The House of Lords served as the highest court of appeal in the UK legal system.
It heard appeals from lower courts, including cases related to civil and criminal matters.

Decisions made by the House of Lords were legally binding and had a substantial impact on legal precedents.

Judicial Committee of the House of Lords:

The House of Lords operated as the Judicial Committee.

It reviewed cases from various parts of the British Empire and Commonwealth.

The Judicial Committee provided authoritative interpretations of legal issues and constitutional matters.

Law Lords:
The House of Lords included a group of senior judges known as Law Lords.

These Law Lords were appointed based on their legal expertise and experience.
They actively participated in legal debates, deliberations, and judgments.
Legislative and Judicial Functions Combined:

The House of Lords had a dual role: legislative (as part of Parliament) and judicial (as the highest court).

This combination of functions was unique and sometimes led to tensions between its legislative and judicial roles.
Hereditary Peers:
Before the reforms, the House of Lords included a significant number of hereditary peers.

These hereditary peers inherited their titles and had the right to participate in legislative and judicial proceedings.
Their presence added an element of tradition but also raised questions about democratic legitimacy.

The Constitutional Reform Act 2005 brought significant changes to the House of Lords. It separated the judicial function from Parliament, created the UK Supreme Court, and ended the Lord Chancellor’s combined role as head of the judiciary, a member of the executive, and Speaker of the House of Lords12. These reforms marked a crucial shift in the UK’s legal landscape, enhancing the independence and clarity of the judiciary. 🏛️

Why was it introduced (political sociological context)?

The Constitutional Reform Act of 2005 [‘the Act’] prescribed numerous changes in the judiciary of the United Kingdom [‘UK’] as well as the roles of the Houses of Parliament. The Act’s introduction must be situated on the backdrop of political intent to reform the historical constitutional mixture of legislative, judicial and executive powers being vested in the House of Lords, with growing concerns for instituting stricter separation of powers in UK government. The reform was further motivated by legal concerns regarding the compatibility of the current vestiges of powers in the office of the Lord Chancellor with fair trial rights under the European Convention on Human Rights. Thus, on this backdrop, a bill which highly restricted the jurisdiction of the House of Lords and completely abolished the office of the Lord Chancellor was proposed before the House of Lords in 2004. It was subject to heavy debates and amendments by the House of Lords and, eventually, was approved while retaining the role of the Lord Chancellor with limitations.

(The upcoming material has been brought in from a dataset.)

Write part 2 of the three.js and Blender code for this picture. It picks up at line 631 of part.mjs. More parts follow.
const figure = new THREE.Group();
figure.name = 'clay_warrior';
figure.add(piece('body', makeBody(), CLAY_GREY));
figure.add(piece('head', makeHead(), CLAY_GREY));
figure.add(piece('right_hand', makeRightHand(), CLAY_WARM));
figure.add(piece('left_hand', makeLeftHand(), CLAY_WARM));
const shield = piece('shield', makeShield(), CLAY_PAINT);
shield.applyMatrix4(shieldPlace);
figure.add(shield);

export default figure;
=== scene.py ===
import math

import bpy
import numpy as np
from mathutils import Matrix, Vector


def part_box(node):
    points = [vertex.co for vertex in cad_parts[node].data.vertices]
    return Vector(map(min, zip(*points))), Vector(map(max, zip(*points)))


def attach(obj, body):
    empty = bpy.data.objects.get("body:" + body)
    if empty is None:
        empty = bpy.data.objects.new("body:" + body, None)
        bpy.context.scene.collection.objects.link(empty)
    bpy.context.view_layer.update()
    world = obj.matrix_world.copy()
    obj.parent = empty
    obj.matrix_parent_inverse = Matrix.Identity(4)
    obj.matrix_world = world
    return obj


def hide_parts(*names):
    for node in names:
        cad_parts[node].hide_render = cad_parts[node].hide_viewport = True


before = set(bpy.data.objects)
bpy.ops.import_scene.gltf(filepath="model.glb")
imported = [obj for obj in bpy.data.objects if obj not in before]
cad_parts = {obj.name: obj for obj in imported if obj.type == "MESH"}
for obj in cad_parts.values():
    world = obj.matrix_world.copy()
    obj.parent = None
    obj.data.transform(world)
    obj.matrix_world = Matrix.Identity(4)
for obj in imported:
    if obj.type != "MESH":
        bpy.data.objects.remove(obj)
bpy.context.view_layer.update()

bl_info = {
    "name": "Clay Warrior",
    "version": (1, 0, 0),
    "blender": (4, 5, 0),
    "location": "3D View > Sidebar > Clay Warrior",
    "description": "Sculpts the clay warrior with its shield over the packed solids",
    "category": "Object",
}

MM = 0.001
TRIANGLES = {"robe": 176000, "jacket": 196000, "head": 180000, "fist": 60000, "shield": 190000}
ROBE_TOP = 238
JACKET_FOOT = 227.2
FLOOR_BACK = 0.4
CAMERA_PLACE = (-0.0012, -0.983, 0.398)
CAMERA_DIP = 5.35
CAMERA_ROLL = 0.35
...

What was the aim of the Act (legal context)?

The primary aim of the Act is reform the UK institutional makeup in order to allow for a stricter separation of powers and divide the mixture of executive, judicial and legislative powers in the same unelected body. Accordingly, the Act reformed the office of the Lord Chancellor, introduced the Supreme Court of the United Kingdom, and regulated the appointment of judges outside of the auspices of the House of Lords.

What main changes did it make to the law?

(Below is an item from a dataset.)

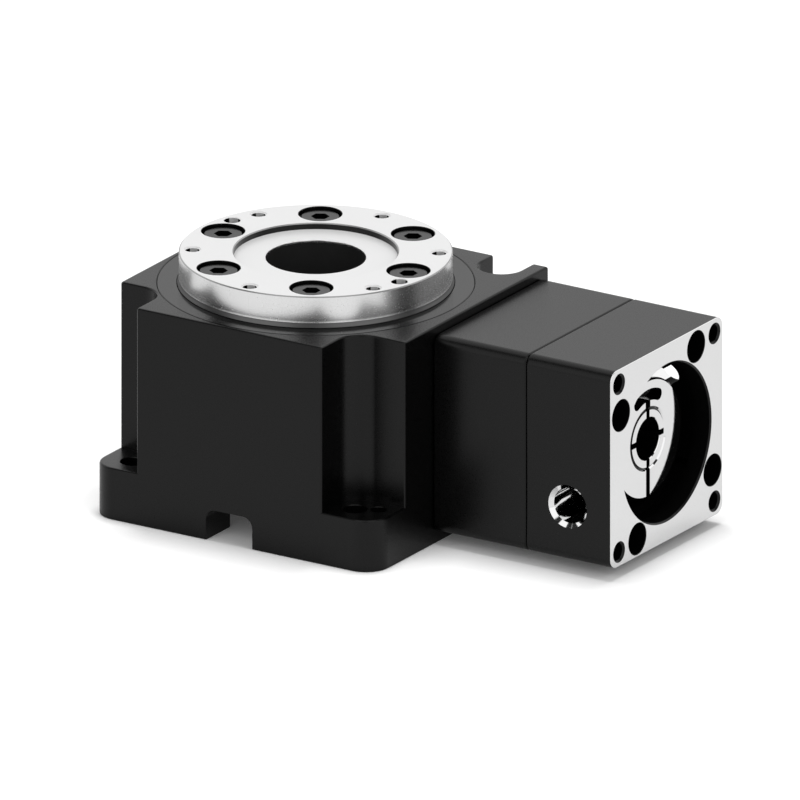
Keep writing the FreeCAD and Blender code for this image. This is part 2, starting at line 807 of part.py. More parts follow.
def make_input_housing_screws():
    """Screws through the input housing's flange into the main housing."""
    seat = cavity_start - case_screw_sink
    screw = cap_screw(case_screw)
    return on_input_axis(group([moved(screw, x, y, seat) for x, y in case_screw_places()]))


def make_motor_adapter():
    """Square motor adapter with pilot, bearing seat, spigot, face holes and access hole."""
    body = rounded_square(input_square, input_corner_radius, joint_station, motor_face, input_edge)
    body = body.fuse(tube(ring_cavity_radius - seat_gap, spigot_inner_radius,
                          joint_station - spigot_length, joint_station + overrun))
    pilot = pilot_diameter / 2
    lip_radius, seat_radius = hub_bearing_radius - ring_wall, hub_bearing_radius + seat_gap
    tail, past = joint_station - spigot_length - overrun, motor_face + overrun
    bore = turned([
        (0, tail), (spigot_inner_radius, tail), (spigot_inner_radius, joint_station),
        (lip_radius, joint_station), (lip_radius, hub_bearing_start), (seat_radius, hub_bearing_start),
        (seat_radius, hub_bearing_end), (adapter_bore_radius, hub_bearing_end),
        (adapter_bore_radius, motor_face - pilot_depth),
        (pilot + pilot_relief, motor_face - pilot_depth),
        (pilot + pilot_relief, motor_face - pilot_guide), (pilot, motor_face - pilot_guide),
        (pilot, motor_face - pilot_chamfer), (pilot + pilot_chamfer, motor_face),
        (pilot + pilot_chamfer, past), (0, past)])
    cutters = [bore]
    seat = motor_face - adapter_screw_seat
    for across, up in adapter_screw_places():
        x, y = turned_plan(across, up)
        cutters.append(cylinder(adapter_counterbore_diameter / 2, seat, past, x, y))
        cutters.append(cylinder(case_screw[0] / 2 + through_gap, joint_station - overrun,
                                seat + overrun, x, y))
    tap = tapped_hole(motor_tap_diameter / 2, motor_tap_chamfer, motor_tap_depth, motor_face)
    half = motor_hole_spacing / 2
    for x in (-half, half):
        for y in (-half, half):
            cutters.append(moved(tap, x, y))
    body = on_input_axis(body.cut(cutters))
    access = clamp_bore(access_hole_diameter / 2, -input_square, 0)
    return body.cut([access, half_turn(access)])


def clamp_bore(radius, start, end):
    """A cylinder along Y in line with the clamp screw, between two places from the input axis."""
    place = V(clamp_station, input_offset + start, input_height - clamp_screw_drop)
    return Part.makeCylinder(radius, end - start, place, V(0, 1, 0))


def half_turn(shape):
    """A copy of a shape turned by half a turn about the input axis."""
    copy = shape.copy()
    copy.rotate(V(0, input_offset, input_height), V(1, 0, 0), 180)
    return copy


def make_adapter_screws():
    """Deep screws that hold the motor adapter on the input housing."""
    screws = []
    for across, up in adapter_screw_places():
        x, y = turned_plan(across, up)
        screws.append(moved(cap_screw(case_screw), x, y, motor_face - adapter_screw_seat))
    return on_input_axis(group(screws))


def hub_bearing():
    """Outer and inner ring of the input hub's bearing."""
    return sealed_bearing(hub_journal_radius, hub_bearing_radius, hub_bearing_start, hub_bearing_width)


def make_input_seal():
    """Rubber ring behind the hub's bearing that keeps the grease in."""
    outer = hub_bearing_radius - ring_wall - seat_gap
    return on_input_axis(tube(outer, hub_journal_radius + running_gap,
                              joint_station + input_seal_gap, hub_bearing_start - input_seal_gap))


def crescent():
    """Cutter for the curved relief slot in the hub, above the bore, with round ends."""
    low, high = hub_face - hub_slit_depth, hub_face + overrun
    middle, half = (crescent_outer + crescent_inner) / 2, (crescent_outer - crescent_inner) / 2
    reach, turn = 2 * crescent_outer, crescent_span / 2 - math.degrees(half / middle)
    band = tube(crescent_outer, crescent_inner, low, high)
    slot = band.common(prism([(0, 0), polar(reach, 180 - turn), polar(reach, 180 + turn)], low, high))
    return slot.fuse([cylinder(half, low, high, *polar(middle, 180 + side * turn)) for side in (-1, 1)])


def make_input_hub():
    """Clamping hub on the motor's shaft, split at the bottom and relieved at the top."""
    start = joint_station + end_gap
    hub = turned([
        (sun_shaft_radius + seat_gap, start), (hub_journal_radius, start),
        (hub_journal_radius, hub_bearing_end), (hub_journal_radius + hub_collar, hub_bearing_end),
        (hub_journal_radius + hub_collar, hub_flange_start), (hub_radius, hub_flange_start),
        (hub_radius, hub_face - hub_edge), (hub_radius - hub_edge, hub_face),
        (collet_radius + seat_gap + collet_edge, hub_face),
        (collet_radius + seat_gap, hub_face - collet_edge), (collet_radius + seat_gap, collet_start),
        (sun_shaft_radius + seat_gap, collet_start)])
    low, high = hub_face - hub_slit_depth, hub_face + overrun
    half = hub_slit_width / 2
    split = box(collet_radius - overrun, 2 * hub_radius, -half, half, low, high)
    thin = relief_slit_width / 2
    slit = box(-crescent_inner - overrun / 2, overrun - collet_radius, -thin, thin, low, high)
    hub = on_input_axis(hub.cut([split, slit, crescent()]))
    thread, length, head, head_height = clamp_screw[:4]
    seat = -head_height + through_gap
    pocket = clamp_bore(head / 2 + through_gap, -2 * hub_radius, seat)
    threaded = clamp_bore(thread / 2 + seat_gap, seat - overrun, seat + length + end_gap)
    return hub.cut([pocket, threaded, half_turn(pocket)])


def make_clamp_screw():
    """Clamp screw across the hub's split, reached through the side of the adapter."""
    seat = -clamp_screw[3] + through_gap
    screw = cap_screw(clamp_screw)
    screw.rotate(V(0, 0, 0), V(1, 0, 0), 90)
    return moved(screw, clamp_station, input_offset + seat, input_height - clamp_screw_drop)


def make_collet_sleeve():
    """Slit sleeve inside the hub that takes the motor's shaft."""
    bore = motor_shaft_diameter / 2
    sleeve = turned([(bore, collet_start), (collet_radius, collet_start),
                     (collet_radius, hub_face - collet_edge), (collet_radius - collet_edge, hub_face),
                     (bore, hub_face)])
    half = collet_slit_width / 2
    slit = box(0, 2 * collet_radius, -half, half, hub_face - hub_slit_depth, hub_face + overrun)
    return on_input_axis(sleeve.cut(around(slit, collet_slits)))


def make_parts():
    """All nodes by name."""
    lower_outer, lower_inner = lower_bearing()
    hub_outer, hub_inner = hub_bearing()
    first = pinion_bearing(pinion_bearing_start)
    second = pinion_bearing(second_bearing_start)
    outer_spacer, inner_spacer = pinion_spacers()
    parts = {
        "main_housing": make_main_housing(),
        "bottom_cover": make_bottom_cover(),
        "bottom_cover_screws": make_cover_screws(),
        "lower_seal": make_lower_seal(),
        "lower_bearing_outer_ring": lower_outer,
        "bearing_outer_ring": make_bearing_outer_ring(),
        "bearing_retainer": make_bearing_retainer(),
        "platform_seal": make_platform_seal(),
        "pinion_bearing_outer_rings": on_input_axis(group([first[0], second[0]])),
        "pinion_outer_spacer": outer_spacer,
        "input_housing": make_input_housing(),
        "input_housing_screws": make_input_housing_screws(),
        "motor_adapter": make_motor_adapter(),
        "motor_adapter_screws": make_adapter_screws(),
        "input_bearing_outer_ring": on_input_axis(hub_outer),
        "input_seal": make_input_seal(),
        "crossed_rollers": make_crossed_rollers(),
        "roller_spacers": make_roller_spacers(),
        "output_platform": make_output_platform(),
        "platform_screws": make_platform_screws(),
        "bearing_inner_ring": make_bearing_inner_ring(),
        "crown_gear": make_crown_gear(),
        "hollow_shaft": make_hollow_shaft(),
        "lower_bearing_inner_ring": lower_inner,
        "pinion_shaft": make_pinion_shaft(),
        "pinion_bearing_inner_rings": on_input_axis(group([first[1], second[1]])),
        "pinion_inner_spacer": inner_spacer,
        "planet_carrier": make_planet_carrier(),
        "planet_pins": make_planet_pins(),
        "sun_gear": make_sun_gear(),
        "input_hub": make_input_hub(),
        "collet_sleeve": make_collet_sleeve(),
        "clamp_screw": make_clamp_screw(),
        "input_bearing_inner_ring": on_input_axis(hub_inner),
    }
    for index in range(planet_count):
        parts[f"planet_gear_{index + 1}"] = make_planet_gear(index)
    return parts


os.makedirs("parts", exist_ok=True)
for name, shape in make_parts().items():
    if not shape.isValid():
        print("not valid:", name)
    shape.exportStep(os.path.join("parts", name + ".step"))
    print(f"{name:28s} solids {len(shape.Solids):3d}  volume {shape.Volume:10.2f} mm3")
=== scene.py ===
"""Looks of a hollow rotary platform with an offset right-angle planetary input.

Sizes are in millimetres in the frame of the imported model: the platform turns about Z, the feet stand
on Z = 0 and the input runs in from +X. Meshes are scaled to metres when they become pieces.
"""

import json
import logging
import math
from collections.abc import Callable, Iterator, Sequence
from contextlib import contextmanager
from dataclasses import dataclass, field
from enum import Enum

import bmesh
import bpy
from mathutils import Matrix, Vector

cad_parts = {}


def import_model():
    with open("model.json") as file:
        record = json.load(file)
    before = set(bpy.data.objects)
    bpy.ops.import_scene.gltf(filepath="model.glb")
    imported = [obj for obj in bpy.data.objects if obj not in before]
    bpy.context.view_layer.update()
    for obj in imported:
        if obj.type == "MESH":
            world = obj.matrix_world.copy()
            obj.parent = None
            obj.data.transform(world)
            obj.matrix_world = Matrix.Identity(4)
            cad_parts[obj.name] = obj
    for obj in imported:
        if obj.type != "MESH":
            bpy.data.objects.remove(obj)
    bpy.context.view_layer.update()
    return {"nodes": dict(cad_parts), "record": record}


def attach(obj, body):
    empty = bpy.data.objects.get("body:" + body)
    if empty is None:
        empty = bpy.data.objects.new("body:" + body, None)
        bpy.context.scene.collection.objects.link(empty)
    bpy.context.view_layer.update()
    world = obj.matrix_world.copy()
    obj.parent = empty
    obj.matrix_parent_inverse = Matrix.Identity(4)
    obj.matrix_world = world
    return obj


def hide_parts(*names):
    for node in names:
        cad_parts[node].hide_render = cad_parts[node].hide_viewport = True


LOG = logging.getLogger("rotary_platform")
METRE = 0.001
MERGE = 1e-4
NEAR = 0.01
DISC_STEPS = 192
TURN_STEPS = 144
SLEEVE_STEPS = 96
BORE_STEPS = 72
HEAD_STEPS = 64
HOLE_STEPS = 48
ROD_STEPS = 32
SHARP_ANGLE = math.radians(28.0)
FLAT_ANGLE = math.radians(0.05)
INPUT_OFFSET = 9.5
INPUT_HEIGHT = 21.3

Point = tuple[float, float, float]
Plan = tuple[float, float]
Profile = Sequence[Plan]
Paint = bpy.types.Material
Edge = bmesh.types.BMEdge
Face = bmesh.types.BMFace
BMesh = bmesh.types.BMesh


class Slot(Enum):
    """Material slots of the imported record."""

    BLACK = "black_anodised_aluminium"
    BRIGHT = "bright_steel"
    BEARING = "bearing_steel"
    GEAR = "gear_steel"
    OXIDE = "black_oxide_steel"
    RUBBER = "seal_rubber"
    PLASTIC = "spacer_plastic"


class Joining(Enum):
    """How two solids are put together."""

    CUT = "DIFFERENCE"
    FUSE = "UNION"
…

The Act’s primary changes pertained to the office of the Lord Chancellor and the UK judiciary. Firstly, the Act severely restricted the powers of the Lord Chancellor. Prior to the Act, the Lord Chancellor, the senior officer of the House of Lords, was appointed by convention, without express procedures or qualifications thereto. However, the Act introduced provisions concerning the terms and qualifications of appointment of the Lord Chancellor. Further, the Act restricted the powers of the Lord Chancellor.

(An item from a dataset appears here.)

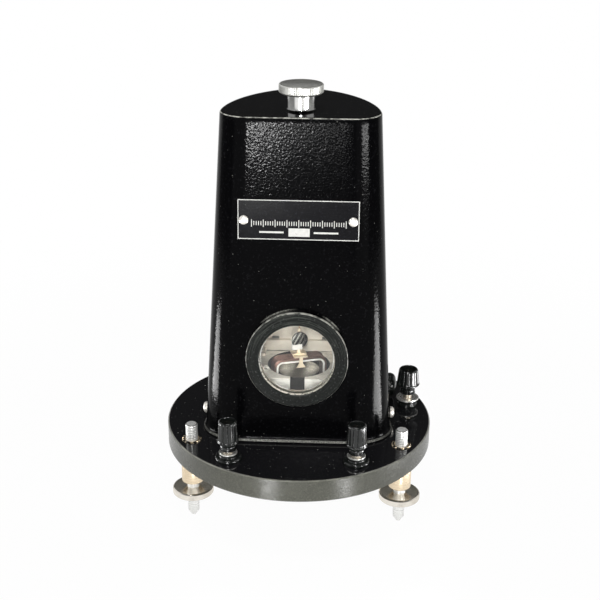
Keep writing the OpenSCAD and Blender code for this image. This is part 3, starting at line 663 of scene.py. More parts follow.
@dataclass(frozen=True)
class CaseEnamel(StoveEnamel):
    """The case's enamel, with painted highlights at the roof's edge, the foot bead and the window's
    boss.
    """

    edge_height: float = 0.2118

    def worn(self, graph: Graph, shade: Value, wear: Value) -> Value:
        """Pale lines at the top edge and the foot bead, and arcs at the boss: painted highlights,
        with the top edge also rubbed.

        Args:
            graph: The finish's nodes.
            shade: The enamel's colour.
            wear: The noise of the wear; not used here.

        Returns:
            The colour with the pale lines and arcs.
        """
        _, y, z = graph.place
        edge = self.edge_height
        # Roof edge: a pale line, partly rubbed enamel and partly a painted highlight.
        line = z.band(edge, edge + 0.0002, edge + 0.0005, edge + 0.0007) * self.broken(graph)
        speckled = graph.noise(1300.0, 2.0, 0.6).rise(0.3, 0.7, (0.1, 0.6))
        # Foot bead: a painted highlight along the front of the bead.
        bead = z.band(0.001, 0.0013, 0.0021, 0.0025) * y.rise(-0.041, -0.03, (1.0, 0.3))
        return graph.blend(line.most(self.arcs(graph)).most(bead * speckled), shade, self.rub_and_highlight)

    @staticmethod
    def arcs(graph: Graph) -> Value:
        """The mask of two arcs of painted highlight where the window's boss meets the leaning face.

        Args:
            graph: The finish's nodes.

        Returns:
            The mask.
        """
        x, y, z = graph.place
        over = z - LAYOUT.window_z * MM
        reach = graph.math("SQRT", x * x + over * over)
        bearing = graph.math("ARCTAN2", over, x)
        # Painted highlights on the boss's edge, at the upper left and the upper right.
        sides = bearing.band(1.55, 1.85, 2.15, 2.4).most(bearing.band(0.6, 0.75, 0.9, 1.1))
        front = sides * y.fall(-0.02, -0.01)
        streaks = graph.noise(900.0, 2.0, 0.6).rise(0.3, 0.65, (0.12, 0.6))
        return front * reach.band(0.0322, 0.0325, 0.0329, 0.0335) * streaks


@dataclass(frozen=True)
class RingEnamel(StoveEnamel):
    """The window ring's enamel: scuffs paler towards the top as painted sheen, a rubbed rim with a
    painted highlight, and enamel chipped off its bore, paler at the bottom as a painted highlight.
    """

    colour: Colour = (0.013, 0.0145, 0.0135)
    roughness: float = 0.22
    grain: float = 0.00009
    grain_scale: float = 900.0
    shine: float = 0.12
    specks: float = 0.3
    rim: float = 0.0321
    bore: float = 0.0241
    bare: Colour = (0.78, 0.74, 0.63)
    scuff_and_sheen: Colour = (0.07, 0.077, 0.068)
    soft: float = 0.0002

    def worn(self, graph: Graph, shade: Value, wear: Value) -> Value:
        """Scuffs shown more towards the top as painted sheen, a rubbed rim with a painted
        highlight, and a bore without enamel, paler at the bottom as a painted highlight.

        Args:
            graph: The finish's nodes.
            shade: The enamel's colour.
            wear: The noise that stains the bare metal.

        Returns:
            The colour with the worn places and painted highlights.
        """
        _, y, _ = graph.place
        reach = graph.reach()
        scuffs = graph.noise(1.0, 2.0, 0.6, graph.turned(1.6, 2400.0)).rise(0.48, 0.72, (0.0, 0.8))
        # Concentric scuffs, shown more towards the top: painted sheen where light catches them.
        shade = graph.blend(scuffs * y.rise(-0.005, 0.022, (0.2, 1.0)), shade, self.scuff_and_sheen)
        # Outer rim: rubbed enamel and a painted highlight.
        rim = reach.rise(self.rim, self.rim + self.soft) * self.broken(graph)
        shade = graph.blend(rim, shade, self.rub_and_highlight)
        # Bare bore, shown most at the bottom where its wall faces up into the light: bare metal and
        # a painted highlight.
        bore = reach.fall(self.bore, self.bore + self.soft)
        chipped = graph.noise(700.0, 3.0, 0.6).rise(0.36, 0.5)
        stained = graph.blend(wear.rise(0.35, 0.7), self.bare, toned(self.bare, 0.7))
        return graph.blend(bore * (y.rise(-0.012, 0.006, (1.0, 0.3)) * chipped), shade, stained)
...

In altering the functions of the Lord Chancellor and restricting the jurisdiction of the House of Lords, the Act creates the Supreme Court of the UK as the new superior appellate court of the UK, replacing the House of Lords. The creation of the Supreme Court is supplemented by provisions concerning the appointment of its judges and its administration as separate and independent from the House of Lords.

Further, the Act compounds the abolition of the Lord Chancellor’s judicial functions by introducing a statutory recognition of judicial independence for the first time in the history of UK laws. The Act expressly recognises the rule of law and the continuing judicial independence of UK courts, barring members of the legislative and executive to influence judicial decisions or have any access to judges. This reform ensured, for the first time in UK legislative history, a formal recognition of the constitutional separation of powers.

Key Sections

The Act’s key areas concern the Office of the Lord Chancellor as well as the Supreme Court and appointment of judges in the judiciary. Firstly, affirming the existing constitutional principle of the rule of law (s1), the Act institutes a number of arrangements to modify the office of the Lord Chancellor. For example, the Act modifies the appointment of the Lord Chancellor by introducing the requirement that the Prime Minister may only recommend a person for appointment as Lord Chancellor if so “qualified by experience.” (s2). The Act further aligns the role of the Lord Chancellor with judicial independence, stipulating a provision that ensures that the Lord Chancellor must uphold the continued independence of the judiciary (s3), of which includes the Supreme Court, other established UK courts, and any international court (s3(7)). Schedule 4 of the Act further provides for the transfer and/or modification of functions to and from the office of the Lord Chancellor.

Secondly, the Act creates a framework for a Supreme Court as an independent judicial body. In prefaces the creation of the Supreme Court with a statutory recognition of “continued judicial independence” of the courts (ss3-4). The Act stipulates that “there is to be a Supreme Court of the United Kingdom” (s23(1)). The Act further stipulates provisions for the composition of this Supreme Court, providing that the Court shall consist of 12 judges appointed by Her Majesty (s23(2)), and that persons shall only be qualified to be appointed as a Supreme Court judge if they have held high judicial office for a minimum of two years or been a qualifying practitioner for a minimum period of 15 years (s25(1)). The Act prescribes comprehensive procedures for the selection process of judges and clearly designates the role of the Lord Chancellor thereto (ss26-31). The Act also expressly recognises the need to “encourage diversity” in the appointment of judges (s64). Further, the Act also contains provisions on the terms of appointments on the Court, including the requirement to take a judicial oath (s32), tenure (s33), salaries and allowances (s34), resignation and retirement (ss35-37), and others. The Act further expressly designates the jurisdiction of the Supreme Court as the superior appellate court of the UK (s40), its relation to other Courts (s41), its composition (ss42-43), its practice and procedure (ss44-47), and other procedural aspects in its administration.